A cat in Gold River was put down on Monday after an early morning cougar attack.
Rick Boyle was outside his house at around 4 a.m. with two dogs while Laura Boyle was inside. Their cat, who was an indoor cat, snuck outside.
Laura said Rick was in the process of getting the cat when a cougar came up from behind and attacked her. Rick fought off the cougar. The cougar then chased after one of the dog’s going into the house. Rick then went into the house and fought the cougar off with a broom until it fled.
The cat was badly injured and had to be put down. The dog had two puncture wounds but is recovering. Laura said the BC Conservation Officer Service was notified but were not dispatched to that call.
Black Creek Conservation Officer James Hilgemann said there have been three cougars spotted throughout the village: a mother and her kitten and another adult estimated to be around 120 pounds (54 kilograms).
At 5:30 a.m., a person out walking a dog saw a feral cat bolt out from under a car. A cougar was reported in watching the cat and dog but was not aggressive.
There was another report of a cougar sighting Monday afternoon. A homeowner was doing yardwork when he saw a cougar lying in the conrer watching him.
A BC Conservation Officer was using dogs to look for that couga while RCMP kept residents out of the area. Alyshia Larsen, Laura and Rick’s daughter, said the cougar was shot in a yard. On Tuesday, the BC Conservation Officer Service confirmed it was a younger male cougar, approximately one-years-old, that was shot.
Hilgemann said an elderly woman reported teenagers chasing the female cougar and its baby on Friday night. The pair did leave the area.
If a cougar is found, it will be put down as it has become too habituated to a populated area. Hilgemann said there have probably been other sightings that have been shared on social media but not reported to the BC Conservation Officer Service.

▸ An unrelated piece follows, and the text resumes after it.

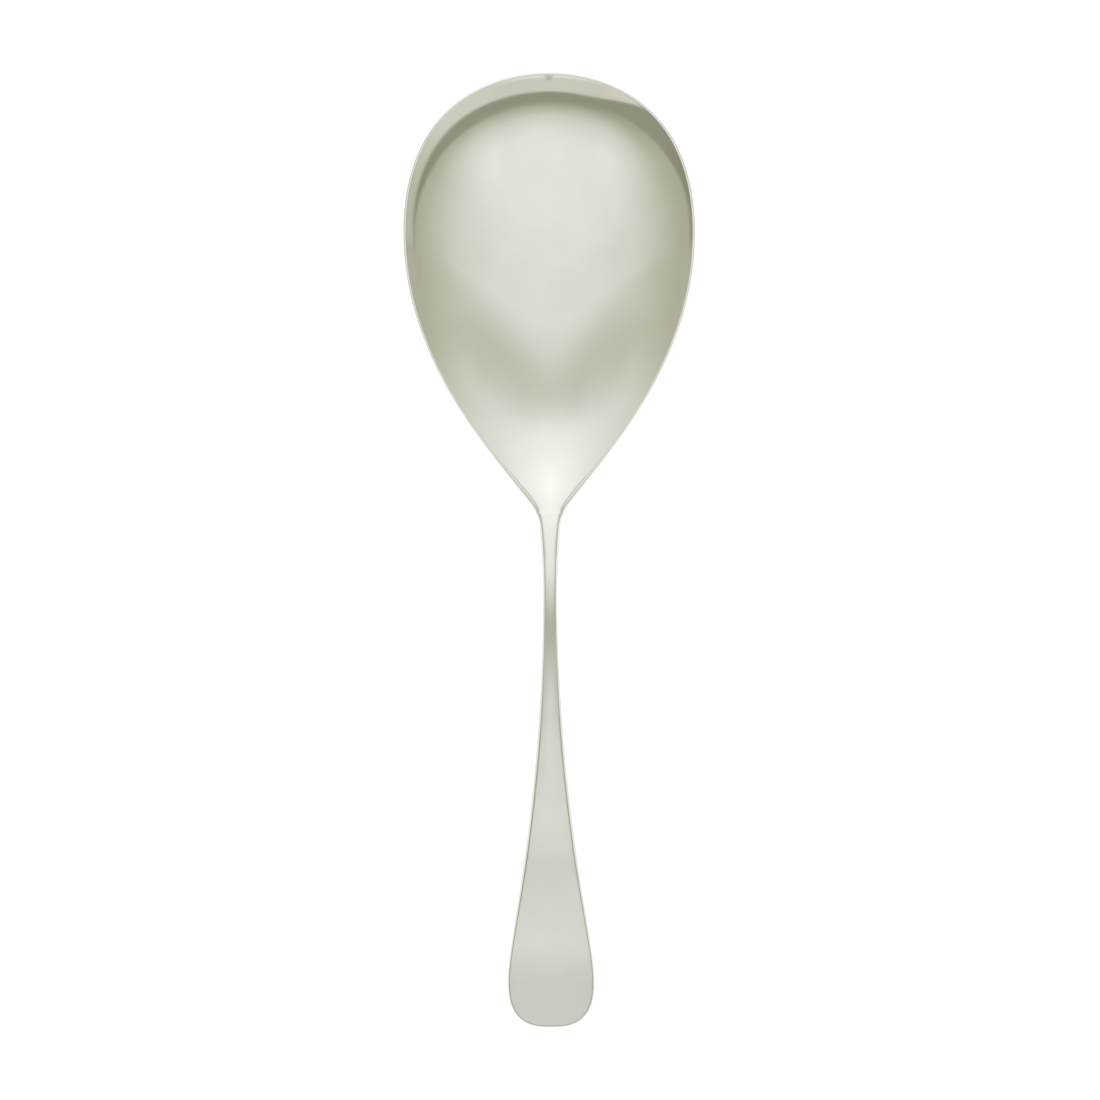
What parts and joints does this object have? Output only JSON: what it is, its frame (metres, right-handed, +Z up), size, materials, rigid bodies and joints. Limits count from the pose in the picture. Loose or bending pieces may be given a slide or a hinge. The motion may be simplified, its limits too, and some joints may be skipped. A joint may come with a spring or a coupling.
{
  "type": "serving spoon",
  "caption": "Large serving spoon in polished steel, with a broad deep egg-shaped bowl and a slim arched handle that widens to a flat rounded end.",
  "frame": {"origin": "on the table, under the middle of the spoon's length and width", "axes": "+Y from the handle's end towards the bowl's tip, +X to the right seen from above, +Z up out of the hollow"},
  "size_m": [0.0762, 0.25, 0.0239],
  "materials": {
    "bowl_steel": "mirror polished stainless steel",
    "handle_steel": "mirror polished stainless steel"
  },
  "bodies": {
    "root": {"bowl": "bowl_steel", "handle": "handle_steel"}
  },
  "joints": []
}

“There’s a high abundance of feral cats in Gold River,” Hilgemann said.
“That brings in the cougars.”
Hilgemann said residents should keep their pets on leashes when they are out for a walk and supervise them when they are let out at night.
“When cats are at large, of course they’re [cougars] are going to be interested,” Hilgemann said.
Under the BC Wildlife Act, a BC Conservation Officer can kill a dog that is at large in a wildlife management area or at large and harassing wildlife. An officer may kill a cat at large where wildlife is usually found.
Gold River residents are also asked to protect themselves against possible cougar encounters.
If you do see a cougar, stay calm and keep the cougar in view, pick up children immediately. Children frighten easily and the noise and movements they make could provoke an attack. Back away slowly, ensuring that the animal has a clear avenue of escape.
You should then make yourself look as large as possible and keep the cougar in front of you at all times. Never run or turn your back on a cougar, sudden movement may provoke an attack.
If a cougar shows interest, respond aggressively, maintain eye contact with the cougar, show your teeth and make loud noise. Arm yourself with rocks or sticks as weapons.
If a cougar attacks, fight back, convince the cougar you are a threat and not prey, use anything you can as a weapon. Focus your attack on the cougar’s face and eyes. Use rocks, sticks, bear spray or personal belongings as weapons. This will convince the cougar that you are not prey but are a threat.
Hilgemann said it’s a good idea to carry a fixed knife on a belt and pepper spray. If a cougar poses an immediate threat or danger to public safety, call the Conservation Officer Service call centre at 1-877-952-7277.